Data discretization specifics

Data discretization is a sophisticated process that reveals different aspects and properties. Over the years, many researchers have developed various taxonomy to categorize the advances in data discretization field. Based on the main characteristics and properties, they classify the proposed methods into various subgroups to characterize their alliances and identifies the most representative families (Dougherty, Kohavi, & Sahami, 1995; Liu, Hussain, Tan, & Dash, 2002; Yang & Webb, 2009; Bakar, Othman, & Shuib, 2009).

In recent years, discretization methods have attracted much attention due to their successful application to many real life domains. That is why many authors have presented some updated taxonomy to introduce the emerging properties and to help practitioners to understand how each discretization family work (Garcia, Luengo, Sáez, Lopez, & Herrera, 2013; Ramírez-Gallego, García, Mouriño-Talín, et al., 2016). In order to provide a better understanding of each discretization property, we present an updated taxonomy to organize current state-of-the-art methods regarding their main characteristics. The key properties can be described as follows:

• Static versus Dynamic: Static methods should be performed as a preprocessing step before the learning process. thus, static discretizers are totally independent from the learning algorithm. By contrast, a dynamic discretizer is embedded as an internal process in the learning algorithm. It acts throughout the learning task and can only access and operate on partial information. Since it is combined with the learning algorithm, it produces compact and accurate results.

• Univariate versus Multivariate: Univariate methods discretize each attribute separately in isolation of each other.
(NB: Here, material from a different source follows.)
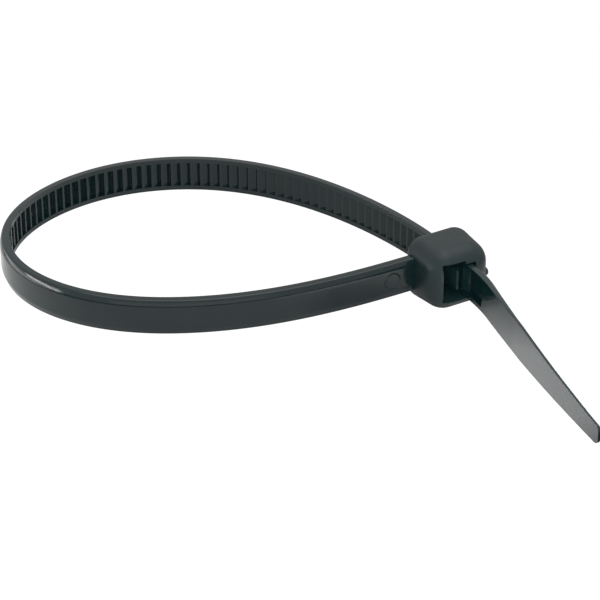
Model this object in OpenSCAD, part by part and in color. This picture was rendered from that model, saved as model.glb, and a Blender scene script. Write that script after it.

By contrast, methods that employs relationships among attributes to define the set of cut points are multivariate, also known as 2D discretization.

• Supervised versus Unsupervised: Supervised discretizers consider the class information of the training examples to determine the best cut points. Thus, it can be applied only over supervised DM problems. Whereas, in unsupervised methods the access to the class label is not feasible. Therefore, it can be applied over supervised and unsupervised tasks. Namely, the use of the class label information depends on the heuristic measures used to select the best cut points (information gain, interdependence, …) (Yang & Webb, 2009; Garcia et al., 2013).

• Splitting versus Merging: This characteristic refers to the manner in which discretization scheme is constructed. Namely, in splitting methods the discretization scheme is initialized as an empty vector, then it is updated with the best cut points that divide the attribute domain into various intervals. Contrariwise, in merging methods the discretization scheme starts with a predefined partition, then it is updated by removing the worst cut points, thus, adjacent intervals are mixed to get the final discretization scheme.

• Global versus Local: It refers to the amount of data used across the discretization process. Global methods require all available data. It performs discretization once only, using the whole attribute space. By contrast, local methods use only partial information to discretize an attribute. It allows different discretization scheme to be formed for a single attribute based on local information.

• Direct versus Incremental: Direct methods known also as Non-hierarchical discretizers define the final cut point values simultaneously using an additional criterion to find the number of intervals or cut points. While incremental methods select one single cut point (or a range of cut points) at every step. For every step, it improves the discretization scheme until reaching a stopping criterion. It is also known as hierarchical methods.

• Parametric versus Nonparametric: This property refers to the use of additional input parameters which must be fixed by the user. Parametric methods require a user-defined input parameter that define the number of intervals (or the number of instances in each interval) for each attribute. However, Nonparametric methods does not require any parameter from the user. Based on the information from the input data, it deduces the appropriate number of intervals that guarantee a tradeoff between the information loss and the reduction rate. In recent research it is common to employ a reduced classification of discretization methods due to interpretability reasons. However there exist other metrics in the literature with large variety of categorization.